• Given exercise: The data must be written out once more, precisely as given.

• Dataset content:

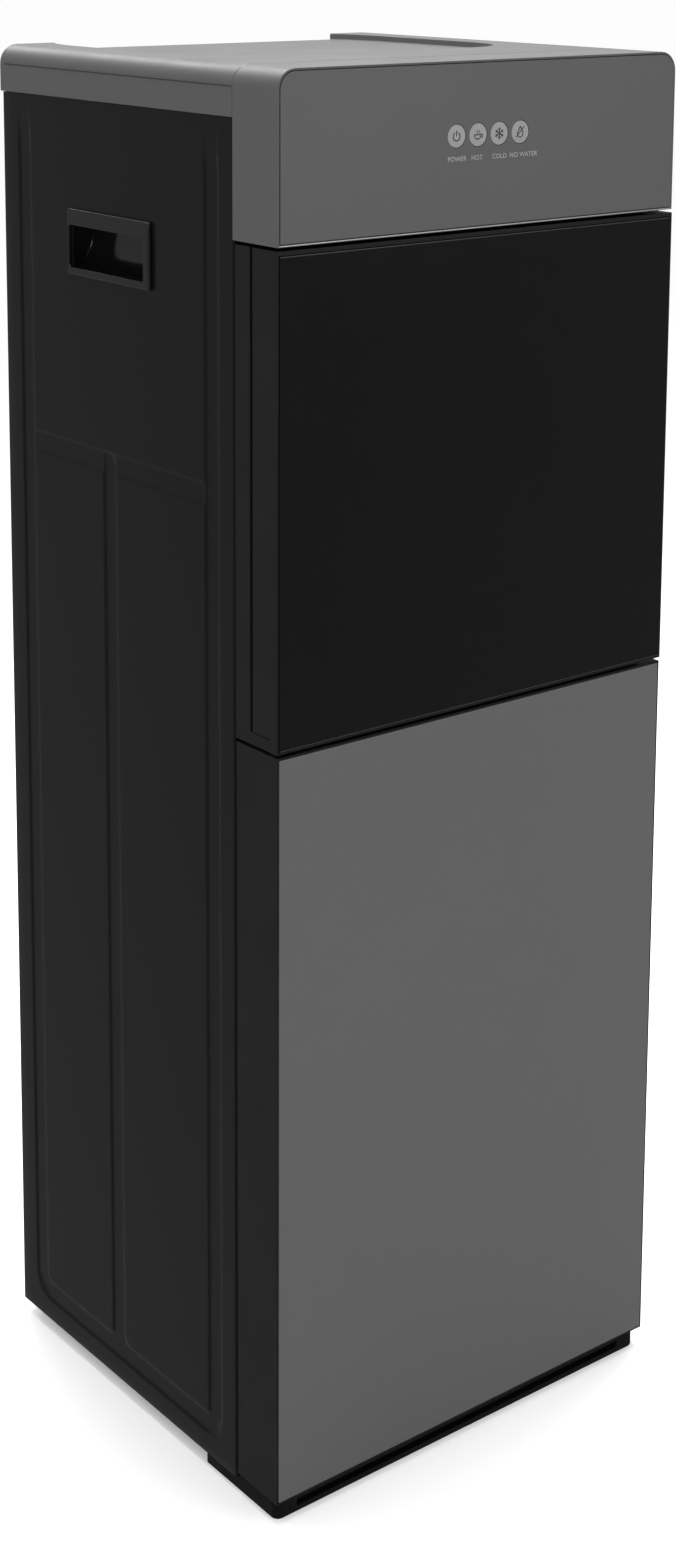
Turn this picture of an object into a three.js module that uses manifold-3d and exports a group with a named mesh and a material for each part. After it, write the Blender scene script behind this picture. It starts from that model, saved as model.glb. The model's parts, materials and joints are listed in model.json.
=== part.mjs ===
// A bottom-loading water dispenser: a tall floor-standing cabinet with a control head on top, a dispensing
// bay behind an upper door and a bottle compartment behind a lower door.
// Millimetres, +Z up. The origin is on the floor under the middle of the whole object, the doors face -Y
// and the hinges are on the +X side.
import * as THREE from 'three';
import { mergeVertices } from 'three/addons/utils/BufferGeometryUtils.js';
import Module from 'manifold-3d';

const wasm = await Module();
wasm.setup();

// ---- Driving dimensions -------------------------------------------------------------------------------
const HALF_WIDTH = 180; // fascia and doors, from the middle to either side
const HEIGHT = 1022;
const BODY_DEPTH = 343; // front of the doors to the back of the rear panel
const CONDENSER_SPACE = 20; // how far the condenser stands out behind the rear panel
const FRONT = -(BODY_DEPTH + CONDENSER_SPACE) / 2; // y of the front plane of the doors

const GAP = 0.3; // between touching pieces
const SHEET = 1.2; // steel sheet
const WALL = 2.5; // moulded plastic wall
const LINER = 2;

const HEAD_DEPTH = 50; // fascia, casing and doors, in front of the steel body
const FASCIA_BOTTOM = 907;
const HEAD_RADIUS = 14; // rounded top edges of fascia and cover
const RIM = 1.6; // edge of a frame round its front panel
const SEAT_GAP = 0.5; // between a set-in panel and the rim round it
const PANEL_DEPTH = 2.9;
const SEAT_DEPTH = 3.2; // floor of the seat that a front panel lies in
const FRAME_FRONT = 0.5; // a door frame's front edge, just behind its panel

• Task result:
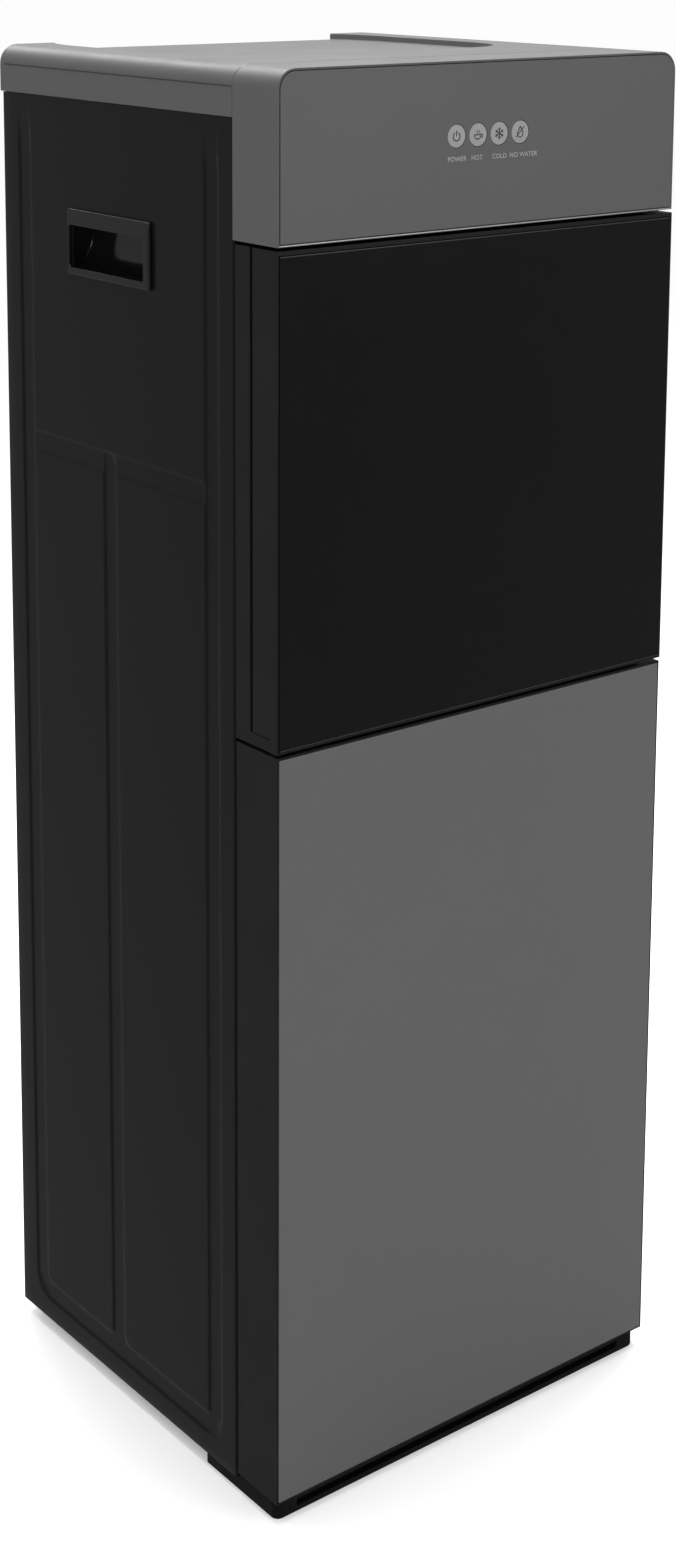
Turn this picture of an object into a three.js module that uses manifold-3d and exports a group with a named mesh and a material for each part. After it, write the Blender scene script behind this picture. It starts from that model, saved as model.glb. The model's parts, materials and joints are listed in model.json.
=== part.mjs ===
// A bottom-loading water dispenser: a tall floor-standing cabinet with a control head on top, a dispensing
// bay behind an upper door and a bottle compartment behind a lower door.
// Millimetres, +Z up. The origin is on the floor under the middle of the whole object, the doors face -Y
// and the hinges are on the +X side.
import * as THREE from 'three';
import { mergeVertices } from 'three/addons/utils/BufferGeometryUtils.js';
import Module from 'manifold-3d';

const wasm = await Module();
wasm.setup();

// ---- Driving dimensions -------------------------------------------------------------------------------
const HALF_WIDTH = 180; // fascia and doors, from the middle to either side
const HEIGHT = 1022;
const BODY_DEPTH = 343; // front of the doors to the back of the rear panel
const CONDENSER_SPACE = 20; // how far the condenser stands out behind the rear panel
const FRONT = -(BODY_DEPTH + CONDENSER_SPACE) / 2; // y of the front plane of the doors

const GAP = 0.3; // between touching pieces
const SHEET = 1.2; // steel sheet
const WALL = 2.5; // moulded plastic wall
const LINER = 2;

const HEAD_DEPTH = 50; // fascia, casing and doors, in front of the steel body
const FASCIA_BOTTOM = 907;
const HEAD_RADIUS = 14; // rounded top edges of fascia and cover
const RIM = 1.6; // edge of a frame round its front panel
const SEAT_GAP = 0.5; // between a set-in panel and the rim round it
const PANEL_DEPTH = 2.9;
const SEAT_DEPTH = 3.2; // floor of the seat that a front panel lies in
const FRAME_FRONT = 0.5; // a door frame's front edge, just behind its panel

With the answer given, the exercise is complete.